Her caption: Documenting the evidence of our true love.
I liked the post. I took a screenshot. I emailed it to my lawyer.
Based on the geotags and her story updates, I knew they had landed back in the city yesterday.
But for some reason, Nate still hadn't come home to the empty house.
6.
On the tenth day, my lawyer called. We had everything. A watertight case.
I glanced at the calendar hanging on the fridge and dialed Nates number.
"Are you coming home tomorrow?"
He slipped effortlessly into his practiced lie. "Things are crazy at the office, babe, I"
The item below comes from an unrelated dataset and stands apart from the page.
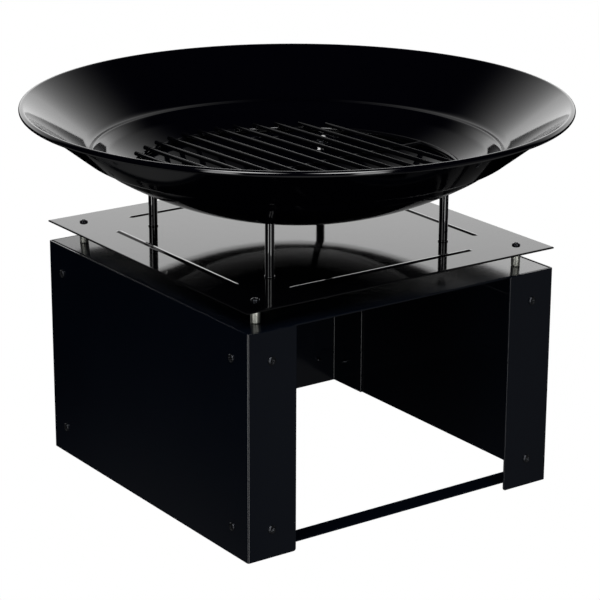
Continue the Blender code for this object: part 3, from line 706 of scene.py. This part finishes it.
RING_RADIUS = 0.179
RING_WIRE = 0.003
RING_HEIGHT = 0.3460
CROSS_WIRE = 0.0028
BAR_WIRE = 0.0025
BAR_COUNT = 13
BAR_PITCH = 0.023
BAR_OVERHANG = 0.005
WELD_DEPTH = 0.0006
GRATE_TURN = np.radians(3.0)

# Enamel on steel wire, thinner than on the bowl and lumpy at 3 mm where it ran. To the eye it is
# black and a little duller than the bowl, with thin, uneven highlights along each wire.
wire_enamel, tree, shader = new_material("black_enamelled_wire")
place = add_node(tree, "ShaderNodeTexCoord").outputs["Object"]
lump = add_node(tree, "ShaderNodeTexNoise", {"Scale": 300.0, "Detail": 2.0}, {"Vector": place})
tone = add_node(tree, "ShaderNodeMix", {"data_type": "RGBA", 6: linear("#020203"), 7: linear("#040406")},
                {"Factor": lump.outputs["Fac"]})
tree.links.new(tone.outputs[2], shader.inputs["Base Color"])
gloss = add_node(tree, "ShaderNodeMapRange", {"To Min": 0.08, "To Max": 0.16},
                 {"Value": lump.outputs["Fac"]})
tree.links.new(gloss.outputs["Result"], shader.inputs["Roughness"])
skin = add_node(tree, "ShaderNodeBump", {"Strength": 0.15, "Distance": 0.0002},
                {"Height": lump.outputs["Fac"]})
tree.links.new(skin.outputs["Normal"], shader.inputs["Normal"])
shader.inputs["IOR"].default_value = 1.5
shader.inputs["Specular IOR Level"].default_value = 0.28


def straight_wire(start, end, wire, sides=16):
    """Grid of a straight round wire between two points with domed ends: rings of radius
    wire * sin(a) drawn back by wire * cos(a) * 0.5 close each end."""
    start, end = np.array(start, float), np.array(end, float)
    axis = (end - start) / np.linalg.norm(end - start)
    across = np.cross([0, 0, 1.0], axis)
    across /= np.linalg.norm(across)
    up = np.cross(axis, across)
    turn = np.linspace(0, 2 * np.pi, sides, endpoint=False)[:, None]
    ring = np.cos(turn) * across + np.sin(turn) * up
    dome = np.radians([0, 25, 50, 75, 90])
    near = [start + axis * wire * 0.5 * (1 - np.cos(a)) + wire * np.sin(a) * ring for a in dome]
    far = [end - axis * wire * 0.5 * (1 - np.cos(a)) + wire * np.sin(a) * ring for a in dome]
    return np.array(near + far[::-1]), True


turn = np.linspace(0, 2 * np.pi, 256, endpoint=False)
around = np.linspace(0, 2 * np.pi, 17)[:, None]
ring_reach = RING_RADIUS + RING_WIRE * np.cos(around)
hoop = np.stack([ring_reach * np.cos(turn), ring_reach * np.sin(turn),
                 RING_HEIGHT + RING_WIRE * np.sin(around) * np.ones_like(turn)], axis=-1)
wires = [(hoop, True)]
bar_height = RING_HEIGHT + RING_WIRE + BAR_WIRE - WELD_DEPTH
for offset in (np.arange(BAR_COUNT) - (BAR_COUNT - 1) / 2) * BAR_PITCH:
    reach = np.sqrt((RING_RADIUS + BAR_OVERHANG) ** 2 - offset**2)
    wires.append(straight_wire((offset, -reach, bar_height), (offset, reach, bar_height), BAR_WIRE))
wires.append(straight_wire((-RING_RADIUS, 0, RING_HEIGHT), (RING_RADIUS, 0, RING_HEIGHT), CROSS_WIRE))
grate = make_piece("loose_wire_grate", spin_about_z(wires, GRATE_TURN), wire_enamel)
finish_piece(grate, "grate", "grate_enamel", "grate")

# ================================================================ floor, light and camera
# A white studio cove: a flat floor that curves up into a round backdrop. It only shows behind the
# fire pit and isn't mirrored in it, so the enamel reflects nothing but the soft lights.

COVE_PROFILE = [(0, -0.0005), (8, -0.0005), (11, 1.5), (12, 5), (9, 9), (0, 11)]

# Matt white studio paint, lit evenly all over. To the eye it is one plain white, without shade.
cove_paint, tree, shader = new_material("white_cove_paint")
shader.inputs["Base Color"].default_value = linear("#000000")
shader.inputs["Specular IOR Level"].default_value = 0.0
shader.inputs["Emission Color"].default_value = linear("#FFFFFF")
shader.inputs["Emission Strength"].default_value = 1.0

cove = make_piece("white_studio_cove", [turned(COVE_PROFILE, 64)], cove_paint)
for ray in ("diffuse", "glossy", "transmission", "volume_scatter", "shadow"):
    setattr(cove, f"visible_{ray}", False)
bpy.context.scene.view_settings.view_transform = "Standard"

# Soft light in a dark room. A wide wall wash stands across from the camera: full up to WASH_FULL,
# then fading with the square of the height left to WASH_TOP, and fading out sideways. A narrow
# dark gap stands high in its middle. Two upright strips light the posts from the camera's side.
# Heights are sines of elevation, and other reaches are cosines or sines of angles, each given as
# the value where a light or gap starts and the value where it is full.
CAMERA_YAW = 35.23            # degrees from +Y towards +X
WASH_STRENGTH = 1.62
WASH_FULL = 0.28
WASH_TOP = 0.79
WASH_HORIZON = (-0.03, 0.03)
WASH_SIDES = (0.35, 0.75)
GAP_HEIGHTS = (0.34, 0.50)
GAP_HALF_WIDTH = (0.08, 0.02)
STRIP_AZIMUTHS = (-150, 150)
STRIP_STRENGTH = 5.0
STRIP_HALF_WIDTH = (0.14, 0.07)
STRIP_TOP = (0.50, 0.40)
STRIP_BOTTOM = (-0.50, -0.40)
STRIP_SIDE = (0.2, 0.4)

# Round lights with soft edges: four dim glows off the floor and two bright key lights high behind
# the camera. Azimuth from the camera's bearing, elevation, cosine at the edge, brightness.
ROUND_LIGHTS = [
    (172, -50, 0.80, 0.36),
    (108, -16, 0.90, 0.085),
    (-66, -47, 0.88, 0.18),
    (70, -47, 0.86, 0.20),
    (152, 50, 0.96, 15.0),
    (-152, 50, 0.96, 15.0),
]

world = bpy.data.worlds.new("dark_studio_with_wall_wash")
bpy.context.scene.world = world
world.use_nodes = True
tree = world.node_tree
tree.nodes["Background"].inputs["Color"].default_value = linear("#FFFFFF")
towards = add_node(tree, "ShaderNodeTexCoord").outputs["Generated"]
height = add_node(tree, "ShaderNodeSeparateXYZ", links={"Vector": towards}).outputs["Z"]


def fade(light, amount, start, end, power=1.0, curve="LINEAR"):
    """A light times (share of the way that an amount has gone from start to end) ** power. The
    light is a number or another fade."""
    share = add_node(tree, "ShaderNodeMapRange", {"interpolation_type": curve, "From Min": start,
                                                  "From Max": end}, {"Value": amount})
    shaped = add_node(tree, "ShaderNodeMath", {"operation": "POWER", 1: power},
                      {0: share.outputs["Result"]})
    settings = {"operation": "MULTIPLY"}
    links = {0: shaped.outputs["Value"]}
    (links if isinstance(light, bpy.types.NodeSocket) else settings)[1] = light
    return add_node(tree, "ShaderNodeMath", settings, links).outputs["Value"]


def facing(azimuth, elevation):
    """Cosine of the angle to a direction given from the camera's bearing, in degrees."""
    turn, rise = np.radians([azimuth + CAMERA_YAW, elevation])
    aim = (np.sin(turn) * np.cos(rise), np.cos(turn) * np.cos(rise), np.sin(rise))
    return add_node(tree, "ShaderNodeVectorMath", {"operation": "DOT_PRODUCT", 1: aim},
                    {0: towards}).outputs["Value"]


def off_centre(azimuth):
    """Size of the sine of the sideways angle to an upright plane through an azimuth."""
    return add_node(tree, "ShaderNodeMath", {"operation": "ABSOLUTE"},
                    {0: facing(azimuth + 90, 0)}).outputs["Value"]


wash = fade(WASH_STRENGTH, height, WASH_TOP, WASH_FULL, power=2.0)
wash = fade(wash, height, *WASH_HORIZON, curve="SMOOTHSTEP")
wash = fade(wash, facing(0, 0), *WASH_SIDES, curve="SMOOTHSTEP")
gap = fade(1.0, height, *GAP_HEIGHTS, curve="SMOOTHSTEP")
gap = fade(gap, off_centre(0), *GAP_HALF_WIDTH, curve="SMOOTHSTEP")
lights = [fade(wash, gap, 1.0, 0.0)]
for azimuth, elevation, edge, strength in ROUND_LIGHTS:
    lights.append(fade(strength, facing(azimuth, elevation), edge, 1.0, curve="SMOOTHSTEP"))
for azimuth in STRIP_AZIMUTHS:
    strip = fade(STRIP_STRENGTH, off_centre(azimuth), *STRIP_HALF_WIDTH)
    strip = fade(strip, facing(azimuth, 0), *STRIP_SIDE)
    strip = fade(strip, height, *STRIP_TOP)
    lights.append(fade(strip, height, *STRIP_BOTTOM))
total = lights[0]
for light in lights[1:]:
    total = add_node(tree, "ShaderNodeMath", {"operation": "ADD"}, {0: total, 1: light}).outputs["Value"]
tree.links.new(total, tree.nodes["Background"].inputs["Strength"])

# A long lens well above the rim, looking down into the bowl, with everything in focus.
CAMERA_LENS = 139.46
CAMERA_PLACE = (-1.4144, -2.0098, 1.0006)
CAMERA_PITCH = 18.17          # degrees below level
CAMERA_ROLL = 0.24

camera_data = bpy.data.cameras.new("camera")
camera_data.lens = CAMERA_LENS
camera_data.sensor_width = 36.0
camera = bpy.data.objects.new("camera", camera_data)
bpy.context.scene.collection.objects.link(camera)
bpy.context.scene.camera = camera
yaw, pitch, tilt = np.radians([CAMERA_YAW, CAMERA_PITCH, CAMERA_ROLL])
forward = np.array([np.sin(yaw) * np.cos(pitch), np.cos(yaw) * np.cos(pitch), -np.sin(pitch)])
level = np.array([np.cos(yaw), -np.sin(yaw), 0])
above = np.cross(level, forward)
right = np.cos(tilt) * level + np.sin(tilt) * above
above = np.cross(right, forward)
pose = np.eye(4)
pose[:3, :4] = np.column_stack([right, above, -forward, CAMERA_PLACE])
camera.matrix_world = Matrix(pose.tolist())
I cut through the bullshit.
"Tomorrow is the anniversary of the day we lost the baby. You promised me. You swore you would come to the memorial garden with me every year."
That had been the condition of my silence.
Back then, I was stupid enough to believe Lexi's tears when she claimed she slipped. I was brainwashed enough to believe Nate when he said firing her would invite a wrongful termination lawsuit that would bankrupt us.
Nate went dead silent on the line. Finally, he spoke, his voice thick with rehearsed solemnity.
"You and our angel are the most important things in my life, Rachel."
"No matter what happens, I will be there tomorrow."
The next morning, I dressed in a black trench coat and took a cab to the cemetery.
I sat on the cold stone bench by the memorial garden, watching the groundskeeper sweep the autumn leaves. I sat there until the sun peaked at noon, and then until the chill of dusk settled into my bones.
Nate never showed.
As I climbed into the back of an Uber to leave, my phone buzzed. A text from Lexi.
[Im pregnant.]
[He's never going back to your dead-end life.]
I stared at the screen for two seconds. Then, I blocked her number.
I took the thick manila folder my lawyer had couriered over, walked directly into the county courthouse, and filed the petition for divorce.
Then, I hit send on an email containing a meticulously curated Dropbox link, forwarding the absolute, undeniable proof of Nates embezzlement and infidelity to every major business reporter and gossip blog in the city.